(RECORDS FOR THE EXERCISE):
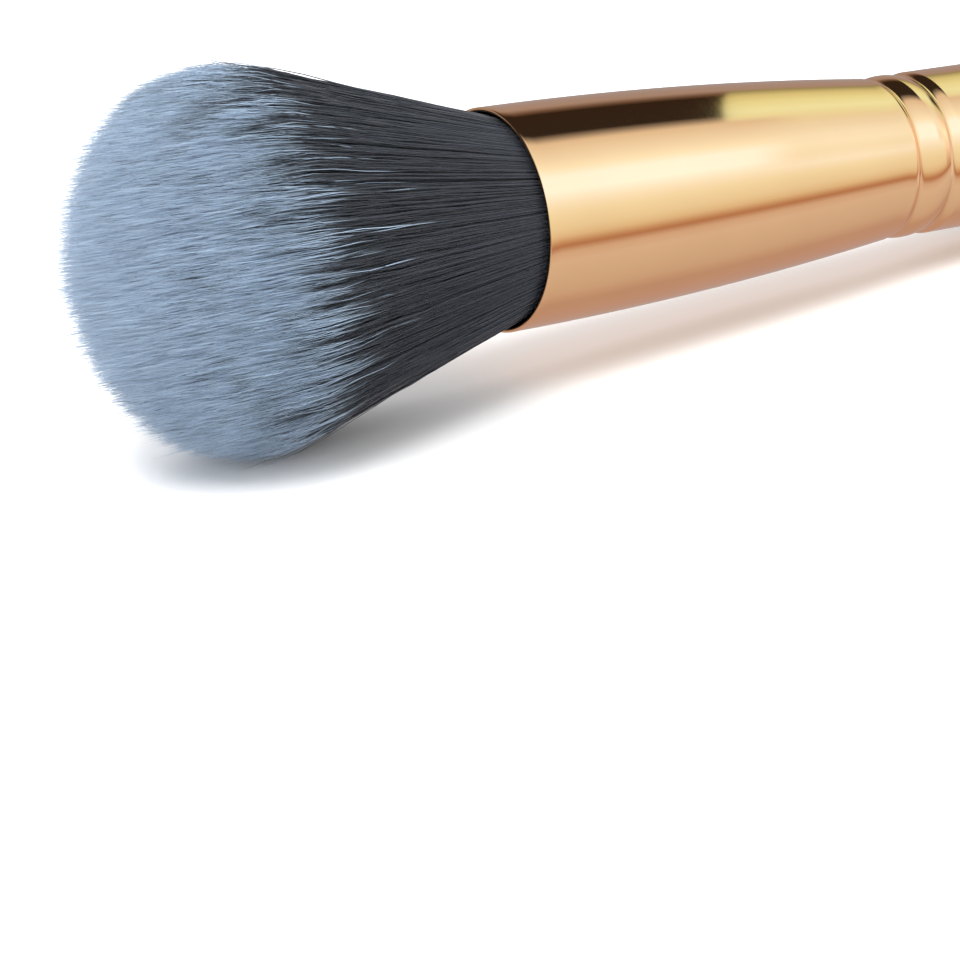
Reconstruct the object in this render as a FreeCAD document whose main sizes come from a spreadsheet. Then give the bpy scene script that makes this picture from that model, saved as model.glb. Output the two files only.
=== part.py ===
"""A round dusting brush: a soft two-tone tuft in a tapered metal ferrule, crimped on a turned wooden handle.

Every piece is turned about the brush's own axis, which lies along X. The hair points to -X and the handle
to +X. Outlines are drawn with X measured from the ferrule's mouth, and each body is then moved so that the
origin is at the middle of the ferrule's straight rear band, where a brush rack holds it.
"""
import FreeCAD, Part
import math
import os

import Sketcher

# Driving dimensions, in millimetres. Lengths along the brush run from the ferrule's mouth unless they say so.
SIZES = [
    ("mouth_dia", 24.0, "ferrule: outer diameter at the mouth"),
    ("wall", 0.45, "ferrule: thickness of the drawn sheet"),
    ("crimp_at", 51.8, "ferrule: mouth to the middle of the first crimp"),
    ("crimp_pitch", 4.7, "ferrule: first crimp to second crimp"),
    ("crimp_width", 2.8, "ferrule: width of one crimp where it leaves the plain wall"),
    ("crimp_depth", 0.4, "ferrule: depth of one crimp"),
    ("band_dia", 18.8, "ferrule: outer diameter from the crimps to the rear edge"),
    ("band_length", 13.0, "ferrule: straight band behind the second crimp"),
    ("edge_round", 0.2, "ferrule: rounding of the rear outer edge"),
    ("hair_out", 45.4, "tuft: length of hair in front of the mouth"),
    ("crown_dia", 39.6, "tuft: widest diameter"),
    ("dome_height", 13.9, "tuft: widest place to the tip"),
    ("dome_round", 10.0, "tuft: radius of the dome's shoulder"),
    ("flank_round", 26.0, "tuft: radius where the flank meets the widest place"),
    ("hair_gap", 0.55, "tuft: gap between the hair and the ferrule"),
    ("root_depth", 20.0, "tuft: length of hair inside the ferrule"),
    ("thread_dia", 0.6, "binding: diameter of the thread"),
    ("thread_turns", 5, "binding: number of turns"),
    ("thread_space", 0.05, "binding: gap between turns and to the hair"),
    ("thread_at", 8.5, "binding: mouth to the first turn"),
    ("glue_grip", 3.5, "root glue: length that wraps the ends of the hair"),
    ("glue_behind", 4.0, "root glue: thickness behind the ends of the hair"),
    ("tenon_length", 34.0, "handle: length inside the ferrule"),
    ("tenon_bevel", 1.0, "handle: bevel at the tenon's front end"),
    ("glue_film", 0.2, "tenon glue: thickness of the film round the tenon"),
    ("film_margin", 1.5, "tenon glue: film's end to the first crimp"),
    ("grip_length", 80.0, "handle: ferrule's rear edge to where the rounded butt begins"),
    ("shoulder_step", 0.15, "handle: how much slimmer than the ferrule's band it starts"),
    ("butt_dia", 9.0, "handle: diameter where the rounded butt begins"),
]


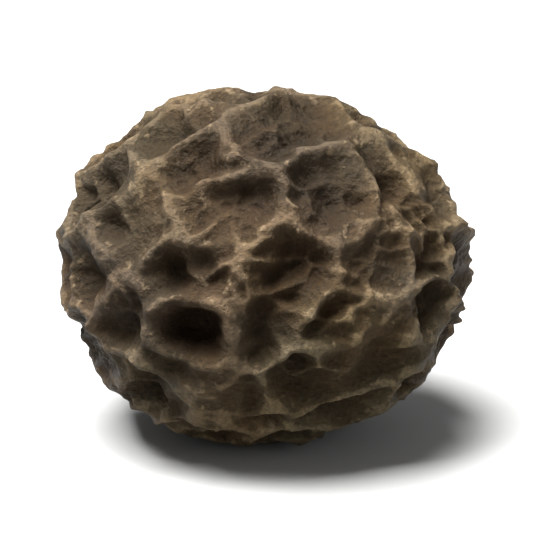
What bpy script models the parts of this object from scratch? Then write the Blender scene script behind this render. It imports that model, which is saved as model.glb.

(WORK INSTRUCTIONS): Restate, word for word and with nothing added, the lines from the first line of the listing through the one where "import Sketcher" stands.

(RESPONSE):
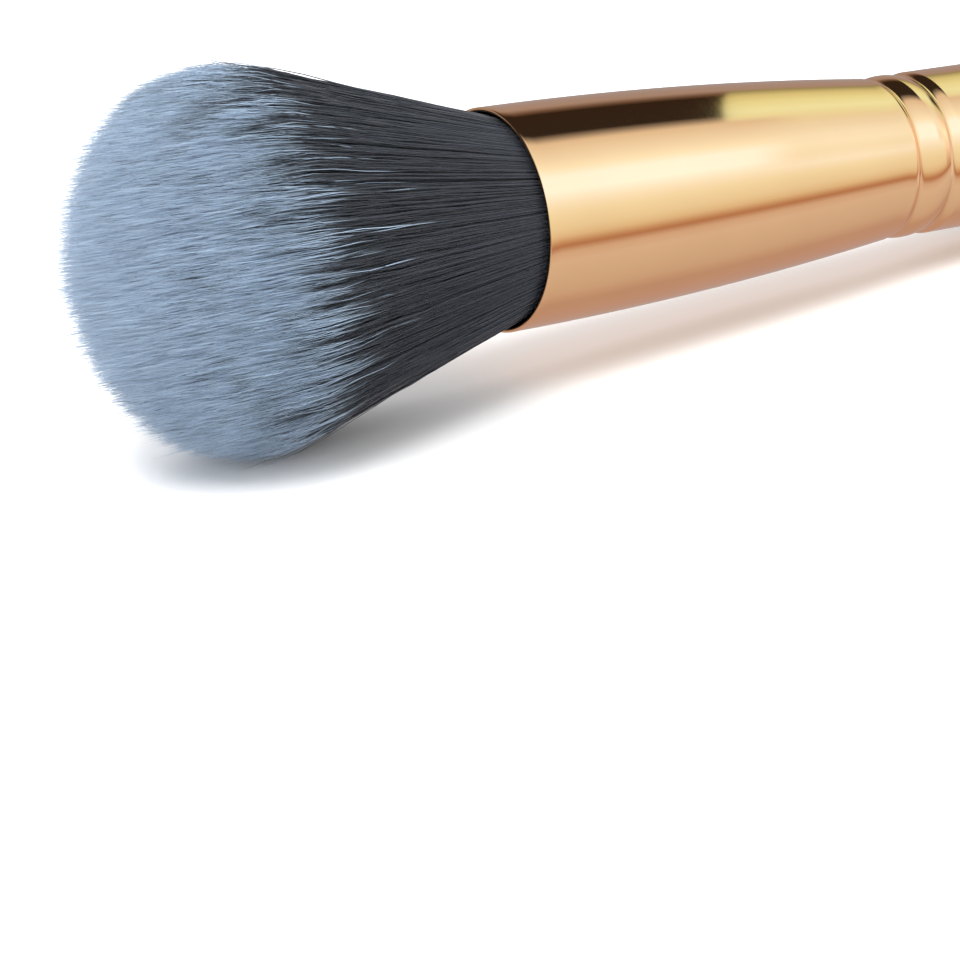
Reconstruct the object in this render as a FreeCAD document whose main sizes come from a spreadsheet. Then give the bpy scene script that makes this picture from that model, saved as model.glb. Output the two files only.
=== part.py ===
"""A round dusting brush: a soft two-tone tuft in a tapered metal ferrule, crimped on a turned wooden handle.

Every piece is turned about the brush's own axis, which lies along X. The hair points to -X and the handle
to +X. Outlines are drawn with X measured from the ferrule's mouth, and each body is then moved so that the
origin is at the middle of the ferrule's straight rear band, where a brush rack holds it.
"""
import FreeCAD, Part
import math
import os

import Sketcher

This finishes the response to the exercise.